To do: Search the data for the string "code" and extract every line where it appears.

----- Dataset excerpts -----

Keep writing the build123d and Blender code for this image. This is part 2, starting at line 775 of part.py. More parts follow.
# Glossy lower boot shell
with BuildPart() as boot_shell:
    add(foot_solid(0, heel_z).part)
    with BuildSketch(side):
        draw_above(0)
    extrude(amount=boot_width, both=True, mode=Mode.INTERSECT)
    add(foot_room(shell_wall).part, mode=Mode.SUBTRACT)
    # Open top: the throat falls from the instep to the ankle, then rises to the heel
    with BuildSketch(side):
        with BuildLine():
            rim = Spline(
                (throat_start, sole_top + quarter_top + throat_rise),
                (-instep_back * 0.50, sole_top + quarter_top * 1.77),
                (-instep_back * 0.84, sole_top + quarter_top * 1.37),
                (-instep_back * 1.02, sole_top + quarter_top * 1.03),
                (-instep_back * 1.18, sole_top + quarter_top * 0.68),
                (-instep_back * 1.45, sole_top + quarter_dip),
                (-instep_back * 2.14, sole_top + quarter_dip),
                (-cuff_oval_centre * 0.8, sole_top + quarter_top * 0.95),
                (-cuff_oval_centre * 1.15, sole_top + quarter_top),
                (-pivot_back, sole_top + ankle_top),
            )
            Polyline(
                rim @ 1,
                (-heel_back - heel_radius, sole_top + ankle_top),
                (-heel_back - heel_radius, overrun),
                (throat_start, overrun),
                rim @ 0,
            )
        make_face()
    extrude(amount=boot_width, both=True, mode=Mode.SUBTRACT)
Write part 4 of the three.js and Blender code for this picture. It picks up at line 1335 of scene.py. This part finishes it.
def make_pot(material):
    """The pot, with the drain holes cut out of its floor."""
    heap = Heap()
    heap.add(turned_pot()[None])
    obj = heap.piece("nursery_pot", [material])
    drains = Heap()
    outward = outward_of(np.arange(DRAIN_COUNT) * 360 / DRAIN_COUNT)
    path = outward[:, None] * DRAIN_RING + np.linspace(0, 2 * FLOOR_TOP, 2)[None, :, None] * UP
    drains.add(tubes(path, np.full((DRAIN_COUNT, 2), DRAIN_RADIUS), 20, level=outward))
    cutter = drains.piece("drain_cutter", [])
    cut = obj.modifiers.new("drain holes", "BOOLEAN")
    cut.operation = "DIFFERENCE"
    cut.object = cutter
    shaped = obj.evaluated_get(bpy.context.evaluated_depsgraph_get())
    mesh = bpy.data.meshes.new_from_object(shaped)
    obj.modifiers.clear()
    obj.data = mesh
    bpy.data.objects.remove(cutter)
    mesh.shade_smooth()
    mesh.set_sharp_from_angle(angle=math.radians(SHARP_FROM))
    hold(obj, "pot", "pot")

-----

Result for this exercise:
Keep writing the build123d and Blender code for this image. This is part 2, starting at line 775 of part.py. More parts follow.
Write part 4 of the three.js and Blender code for this picture. It picks up at line 1335 of scene.py. This part finishes it.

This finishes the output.